Definition of full score in US English:

full score


  • A score of a musical composition giving the parts for all performers on separate staves.

    • ‘Listening to the 2nd Symphony, called October on the title page of the 1927 full score, one cannot but be amazed at its power and sheer modernity.’
    • ‘The first is therefore not a piano reduction of a pre-existing full score, but a treatment specifically for piano that Debussy used as he was shopping around in Paris for someone to perform the work.’
    • ‘This recording improves upon the older in every way - voices, full score rather than piano reduction, complete score - and keeps the musical-comedy hamminess.’
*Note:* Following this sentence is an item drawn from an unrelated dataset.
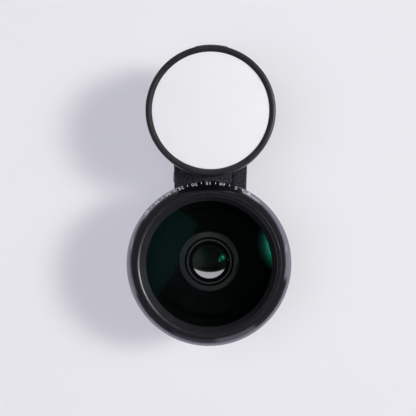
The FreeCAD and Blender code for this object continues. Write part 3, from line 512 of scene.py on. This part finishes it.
def turnedMesh(points, segments, axisY=0.0, dent=None):
    vertices, rings, faces = [], [], []
    for r, z in points:
        if r < 1e-6:
            rings.append([len(vertices)])
            vertices.append((0, axisY * mm, z * mm))
            continue
        ring = []
        for k in range(segments):
            turn = 2 * math.pi * k / segments
            out = dent(r, z, turn) if dent else r
            ring.append(len(vertices))
            vertices.append((out * math.cos(turn) * mm, (axisY + out * math.sin(turn)) * mm, z * mm))
        rings.append(ring)
    for i, ring in enumerate(rings):
        following = rings[(i + 1) % len(rings)]
        if len(ring) == 1 and len(following) == 1:
            continue
        for k in range(segments):
            n = (k + 1) % segments
            if len(ring) == 1:
                faces.append((ring[0], following[k], following[n]))
            elif len(following) == 1:
                faces.append((ring[k], following[0], ring[n]))
            else:
                faces.append((ring[k], following[k], following[n], ring[n]))
    mesh = bpy.data.meshes.new("turned")
    mesh.from_pydata(vertices, [], faces)
    smoothed(mesh, 32)
    return mesh


def knurl(radius, low, high):
    # upright grooves, each a small round cut in the rim
    cut = {"count": 48, "radius": 0.45, "depth": 0.22}
    middle = radius + cut["radius"] - cut["depth"]

    def dent(r, z, turn):
        if r < radius - 2 * cut["depth"] or z < low - 1e-4 or z > high + 1e-4:
            return r
        pitch = 2 * math.pi / cut["count"]
        off = (turn + pitch / 2) % pitch - pitch / 2
        inside = cut["radius"] ** 2 - (middle * math.sin(off)) ** 2
        if inside <= 0:
            return r
        return min(r, middle * math.cos(off) - math.sqrt(inside))
    return dent


def domed(edge, vertex, curve, count):  # points of a glass's face, from its middle to its edge
    points = []
    for k in range(count + 1):
        r = edge * k / count
        drop = abs(curve) - math.sqrt(curve * curve - r * r)
        points.append(Vector((r, vertex - math.copysign(drop, curve))))
    return points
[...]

    • ‘The simple idea is that the student scores the piano reduction of, say, a Mozart symphony for the same forces as Mozart uses and then compares his version with Mozart's full score.’
    • ‘The full score, which contains annotations made by the composer as he perfected the work, is expected to fetch over £2m from collectors.’
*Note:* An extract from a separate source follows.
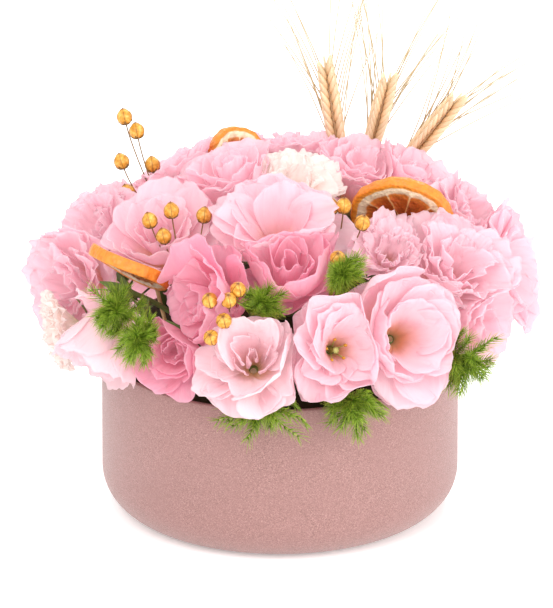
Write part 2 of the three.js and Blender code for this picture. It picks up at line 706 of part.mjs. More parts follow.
// A pod and its stalk are one skin of four-sided rings.
function podSolid(from, centre, way, grow) {
  const curve = stemCurve(from, centre.clone().addScaledVector(way, -POD_RADIUS), way, 0.25);
  const [side, up] = across(way);
  const ring = (middle, radius) => [0, 1, 2, 3].map((i) => {
    const a = (Math.PI * i) / 2;
    return middle.clone()
      .addScaledVector(side, (radius + grow) * Math.cos(a))
      .addScaledVector(up, (radius + grow) * Math.sin(a));
  });
  const rings = [0, 0.4, 0.75, 1].map((share) => ring(curve.getPoint(share), 0.95 - 0.1 * share));
  [[-0.45, 1], [0.45, 1], [1, 0.2]].forEach(([along, wide]) =>
    rings.push(ring(centre.clone().addScaledVector(way, along * (POD_RADIUS + grow)), wide * POD_RADIUS)));
  return loft(rings);
}

function sprigSolid([, meet, pods], grow) {
  const fork = at(...meet);
  const foot = fork.clone().setZ(STEM_FOOT + 20);
  const pieces = [stem(new THREE.LineCurve3(foot, fork), 1, 3, 1.4 + grow, 1.4 + grow)];
  pods.forEach((pod) => {
    const centre = at(...pod);
    const way = centre.clone().sub(fork).normalize().add(at(0, 0, 0.4)).normalize();
    pieces.push(podSolid(fork.clone().add(at(0, 0, -2)), centre, way, grow));
  });
  return joined(pieces);
}

// ---------- putting it together ----------
const COLOURS = {
  pot: [0xc79890, 0.75],
  foam: [0x2e2a1e, 0.95],
  petals: [0xf6c3d2, 0.6],
  cream: [0xf7ebe4, 0.6],
  deep: [0xea8fae, 0.6],
  tuft: [0x4f7a1e, 0.7],
  wheat: [0xdfb67c, 0.7],
  orange: [0xe8862a, 0.6],
  flax: [0xd09a34, 0.6],
  wood: [0xc9a878, 0.8],
};
const group = new THREE.Group();
function addPiece(name, solid, colour) {
  const [color, roughness] = COLOURS[colour];
  const material = new THREE.MeshStandardMaterial({ color, roughness, metalness: 0 });
  const mesh = new THREE.Mesh(geometryOf(largest(solid)), material);
  mesh.name = name;
  group.add(mesh);
}

const pot = turned(potProfile(), POT_SIDES);
// What the pot takes up, for the pieces above and beside it: the wall and all below its rim.
const potRoom = turned(
  [[0, -1], [POT_RADIUS + GAP, -1], [POT_RADIUS + GAP, POT_HEIGHT + GAP], [0, POT_HEIGHT + GAP]]
    .map(([r, z]) => new THREE.Vector2(r, z)),
  POT_SIDES,
);

// The same for the pieces that stand in the foam and hang over the rim.
const rimRoom = turned(
  [
    [POT_RADIUS - POT_WALL - GAP, POT_HEIGHT / 2], [POT_RADIUS + GAP, POT_HEIGHT / 2],
    [POT_RADIUS + GAP, POT_HEIGHT + GAP], [POT_RADIUS - POT_WALL - GAP, POT_HEIGHT + GAP],
    [POT_RADIUS - POT_WALL - GAP, POT_HEIGHT / 2],
  ].map(([r, z]) => new THREE.Vector2(r, z)),
  POT_SIDES,
);

const build = (make, items) => items.map((item) => ({ item, solid: make(item, 0), room: make(item, GAP) }));
const ears = build(earSolid, EARS);
const slices = build(sliceSolid, SLICES);
const picks = build(pickSolid, SLICES);
const sprigs = build(sprigSolid, SPRIGS);
const tufts = build(tuftSolid, TUFTS);
const rooms = (list) => list.map((entry) => entry.room);

let foam = turned(foamProfile(), FOAM_SIDES);
foam = without(foam, [
  ...rooms(ears), ...rooms(picks), ...rooms(sprigs), ...rooms(tufts),
  ...BLOOMS.map((bloom) => loft(stemRings(bloom, STEM_GAP))),
]);

addPiece("pot", pot, "pot");
addPiece("foam", foam, "foam");
ears.forEach(({ item, solid }) => addPiece("wheat_" + item.name, solid, "wheat"));
slices.forEach(({ item, solid }) =>
  addPiece("orange_" + item.name, without(solid, rooms(ears)), "orange"));
picks.forEach(({ item, solid }) =>
  addPiece("pick_" + item.name, without(solid, [...rooms(ears), ...rooms(slices)]), "wood"));
sprigs.forEach(({ item, solid }) =>
  addPiece("flax_" + item[0], without(solid, [...rooms(ears), ...rooms(picks), ...rooms(slices)]), "flax"));
const firm = [...rooms(ears), ...rooms(picks), ...rooms(slices), ...rooms(sprigs)];
tufts.forEach(({ item, solid }) =>
  addPiece("tuft_" + item.name, without(solid, [...firm, rimRoom]), "tuft"));
const all = [...firm, ...rooms(tufts), potRoom];
BLOOMS.forEach((bloom) => {
  const colour = { white_top: "cream", left_low: "cream", centre_deep: "deep" }[bloom.name] ?? "petals";
  addPiece("bloom_" + bloom.name, without(bloomSolid(bloom), all), colour);
});

export default group;
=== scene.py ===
# %% [markdown]
# # Lisianthus in a low round pot
# Thirty cut lisianthus stand in wet floral foam inside a speckled pot. Between them are tufts of
# fern, three wheat ears, dried orange slices and sprigs of flax pods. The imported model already
# says where everything is and how big it is. This lesson gives each piece its real surface:
# petals as thin ruffled sheets, needles, grains, rind, seed pods and the pot's grainy coat.
#
# Every shape is a formula worked out on a whole grid at once. Lengths are in millimetres
# until the moment that a mesh is made, +Z is up, and -Y is the front.

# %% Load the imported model
import math

import bpy
import numpy as np
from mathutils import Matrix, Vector


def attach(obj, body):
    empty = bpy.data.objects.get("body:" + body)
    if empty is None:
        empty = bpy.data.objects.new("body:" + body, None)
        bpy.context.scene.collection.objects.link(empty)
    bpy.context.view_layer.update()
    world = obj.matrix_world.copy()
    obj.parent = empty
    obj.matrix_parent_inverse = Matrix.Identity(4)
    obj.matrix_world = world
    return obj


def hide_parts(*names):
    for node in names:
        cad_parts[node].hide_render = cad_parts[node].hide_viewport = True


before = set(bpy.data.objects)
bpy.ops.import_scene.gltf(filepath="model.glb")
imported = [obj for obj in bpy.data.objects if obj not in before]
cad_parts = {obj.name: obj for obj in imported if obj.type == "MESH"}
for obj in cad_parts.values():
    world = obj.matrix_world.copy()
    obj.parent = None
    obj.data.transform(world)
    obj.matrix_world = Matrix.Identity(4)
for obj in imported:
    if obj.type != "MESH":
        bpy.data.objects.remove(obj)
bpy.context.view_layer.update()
print("packed nodes:", len(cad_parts))

# %% [markdown]
# ## The camera
# The photograph was taken with a long lens from a little above: the rim of the pot is an
# ellipse whose height is 0.37 of its width, so the camera looks down by 21.5 degrees. Things at
# the front and the back are the same size, so it stands far away.

# %% Camera at the photograph's angle
MM = 0.001  # one millimetre in metres
PHOTO_WIDTH, PHOTO_HEIGHT = 553, 608  # pixels
PIXEL = 0.65  # millimetres on the object for each pixel
POT_AXIS_X = 280  # the pixel column of the pot's axis
FOOT_ROW = 499.8  # the pixel row where the middle of the pot's foot would be seen
LOOK_DOWN = 21.5  # degrees
DISTANCE = 9000.0  # from the camera to the pot's axis, mm
SENSOR = 36  # mm

tilt = math.radians(LOOK_DOWN)
centre_x = (PHOTO_WIDTH / 2 - POT_AXIS_X) * PIXEL
centre_z = (FOOT_ROW - PHOTO_HEIGHT / 2) * PIXEL / math.cos(tilt)
camera_data = bpy.data.cameras.new("camera")
camera_data.sensor_width = SENSOR
camera_data.lens = SENSOR * DISTANCE / (PHOTO_HEIGHT * PIXEL)
camera_data.clip_start, camera_data.clip_end = 1, 40
camera = bpy.data.objects.new("camera", camera_data)
bpy.context.scene.collection.objects.link(camera)
camera.location = (
    centre_x * MM,
    -DISTANCE * math.cos(tilt) * MM,
    (centre_z + DISTANCE * math.sin(tilt)) * MM,
)
camera.rotation_euler = (math.radians(90 - LOOK_DOWN), 0, 0)
bpy.context.scene.camera = camera
print("camera lens:", round(camera_data.lens), "mm, looking down", LOOK_DOWN, "degrees")

# %% [markdown]
# ## Small tools
# Chance has to come out the same on each run, so it is a formula and not a random number. Two
# directions square to a third one give every stem and bloom its own axes.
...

    • ‘The Neue Schubert-Ausgabe published the full score of Alfonso und Estrella in three separate volumes, totalling some 1600 pages.’
    • ‘The autograph manuscript of the First Cello Concerto op.33 is dated ‘November 1872’ at the end, and it contains both the full score and the piano reduction.’
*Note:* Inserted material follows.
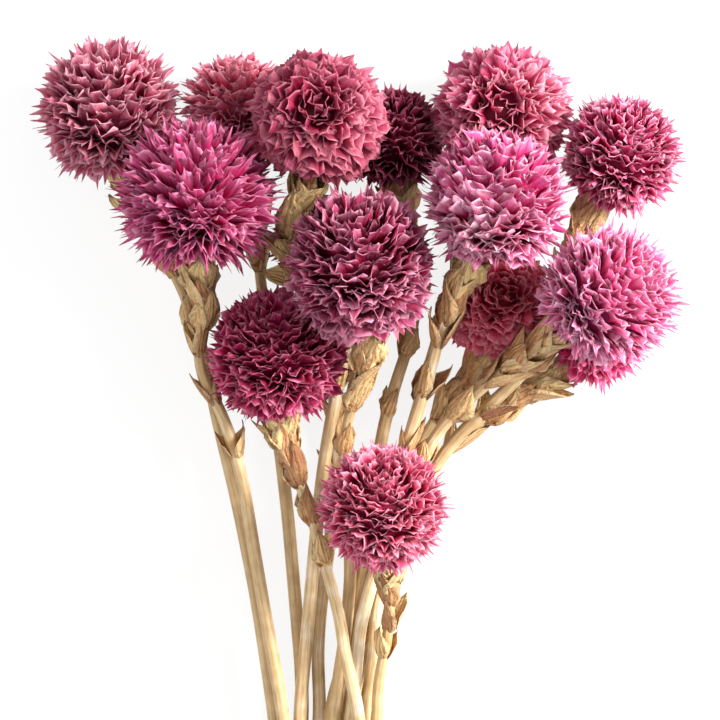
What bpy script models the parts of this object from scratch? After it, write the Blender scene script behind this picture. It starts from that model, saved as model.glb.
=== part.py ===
"""Dried globe amaranth: a tied bunch of fifteen stems, lying on its side on a flat surface.

Metres, +Z up. The bunch lies along Y with its flower heads towards +Y. The surface is z = 0,
and the origin is on it, under the middle of the bunch.

Each flower is two solids. The head is a globe of pointed papery bracts. The stem is a straw
with a cupped calyx under the head and dry sheath leaves down its upper part. A wound twine
ties the fifteen stems together.
"""

import math
import random

import bmesh
import bpy
import numpy as np
from mathutils import Matrix, Vector

MM = 0.001

# The straws.
STEM_RADIUS = 1.6 * MM
NECK_RADIUS = 1.15 * MM
NECK_LENGTH = 55 * MM
NECK_STRAIGHT = 3.5 * MM
STEM_CLEARANCE = 0.8 * MM
UPPER_RINGS = 11
LOWER_RINGS = 3
RING_CROWDING = 1.35

# The seat of a head on its straw, as shares of the head's radius.
SEAT_SHARE = 0.80
SEAT_ROOM = 0.85
SPOT_ROOM = 1.25
SEAT_GAP = 0.3 * MM

# The bracts of a head.
BRACTS = 98
VALLEY_SHARE = 0.79
UNDER_CALYX_SHARE = 0.86
CALYX_SHARE = 0.965
CALYX_ANGLE = math.radians(38)
BRACT_LEAN = 0.24
BRACT_UNEVENNESS = 0.06
AWN_REACH = 1.13
AWN_ROOM = 1 * MM
AWN_ANGLE = math.radians(46)
BRACT_STRAY = 0.1
SLIVER = 0.06 * MM
GOLDEN_ANGLE = math.pi * (3 - math.sqrt(5))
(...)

    • ‘The next step is the OD, the first attempt at an orchestrated full score, with the correct notation for transposing instruments.’
    • ‘The full score is very clearly printed, with French text only, but without the dialogue - its omission being one of the few criticisms I would make of this edition.’
    • ‘The original full score to the opera has disappeared and Bizet's own published vocal score has been largely ignored.’
    • ‘Also on full scores are the Indian duo of Sura Ganguly and Abhijit Kunte, who now meet in the board two clash in round three, and the 1996 champion Chris Ward from England.’
    • ‘The full score is published, and will be available at the meeting and from Lismore Music Centre in Magellan Street.’
    • ‘The fact that he made three complete drafts and three full scores in the evolution of the Scherzo seems almost incredible to me, more used as I am to an Elgar's sureness of touch.’
    • ‘For example, I might give them the flute, B-flat clarinet, E-flat saxophone and bassoon lines pulled from a full score.’
    • ‘It consists of a sonata-allegro, complete in full score except for the last 17 bars; the short score of a slow movement; and fragments of a rondo finale.’
    • ‘A ‘piano’ score is a full score reduced to form an arrangement for piano.’
    • ‘The first print of the full score opts now for a pause of five minutes.’
    • ‘The piece stands, as it is, without a full score or orchestral parts, but the piano part is reminiscent of Paganini, who greatly influenced Verdi while the former was in Parma between 1834 and 1836.’
    • ‘As I write this, the full score has been finished for about a month, and so have the piano score and the conductor's score.’
    • ‘I cannot find the full score for Six Pianos though I do have the first few bars and indeed I have created a sequenced version of this.’